To Raoul in respect of your second comment:

You say that “The mere fact that it is possible to circumvent the patent by simply stating that the arbitrary value of 0.77 is not infringing makes me cringe.” The value of 0.77 is not arbitrary – it was selected to be outside the scope of the claim. You refer to “Art 69 and the Protocol on interpretation” – what about the part of that which refers to “reasonable degree of legal certainty for third parties”? Do you not think that third parties are entitled to work outside the terms of the claim so that they don’t infringe? I also don’t think it is fair to say that the courts came to diametrically opposite conclusions – they agreed on many things – that the claim did not mean precisely “1”, that rounding should be taken into consideration. They disagreed on the relatively minor issue of what rounding convention should be employed; it just so happens that this made the difference between infringement and non-infringement.

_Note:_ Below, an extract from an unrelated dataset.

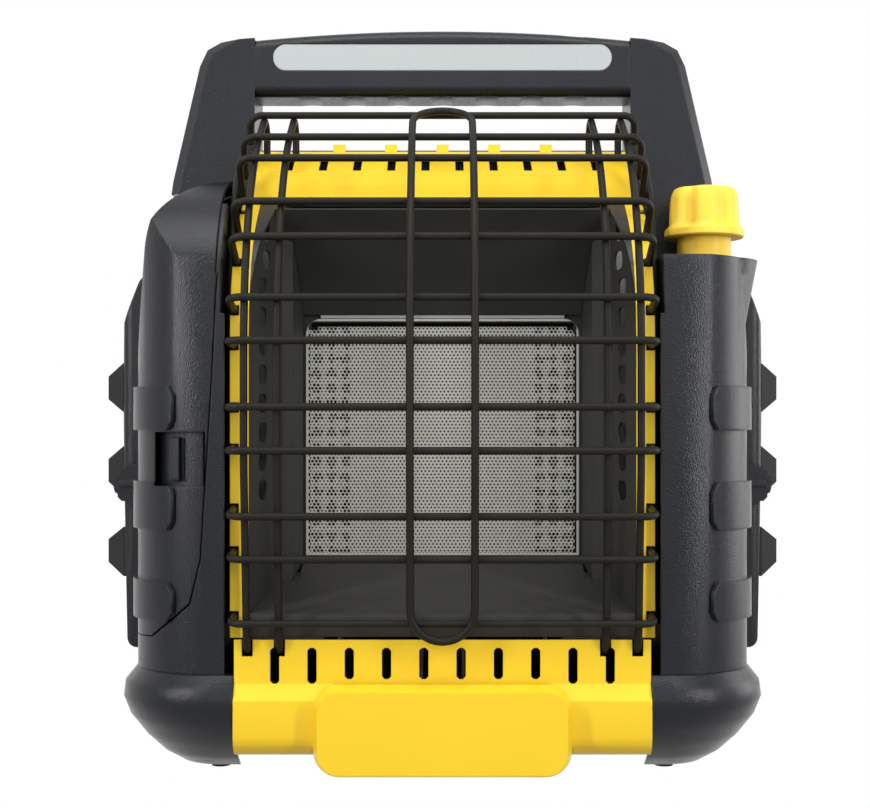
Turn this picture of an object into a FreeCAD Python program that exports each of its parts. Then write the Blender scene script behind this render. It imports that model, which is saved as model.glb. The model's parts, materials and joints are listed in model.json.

The prosecution history is interesting, but I don’t think it takes us much beyond what we conclude by looking at the claims – the 1-25% range has to be given a limiting effect. The question is only how much. Lord Justice Floyd has just reiterated that prosecution history should not be considered when construing claims (see http://ipkitten.blogspot.co.uk/2015/06/a-novel-becomes-saga-actavis-v-lilly.html).

Anonymous said...

Darren, while I agree that the UK has traditionally construed claims such that for both validity and infringement a common construction applies, this must be subject to question in the light of EP2000 and the A. 69 protocol - are you now allowed to argue that equivalents destroy novelty? I don't think so. They are, however, to be considered under Article 2 of the Protocol.

Darren Smyth said...

Thanks Anon at 11:27 - in the UK at least I think you are allowed to argue that the claim as construed including equivalents lacks novelty - I don't think that the EP2000 and its version of Art 69 Protocol has changed this. Other countries may take a different view. I am happy to be corrected if someone can point to contrary a decision. But the post EPC 2000 UK judgments all still seem to adopt the single construction approach.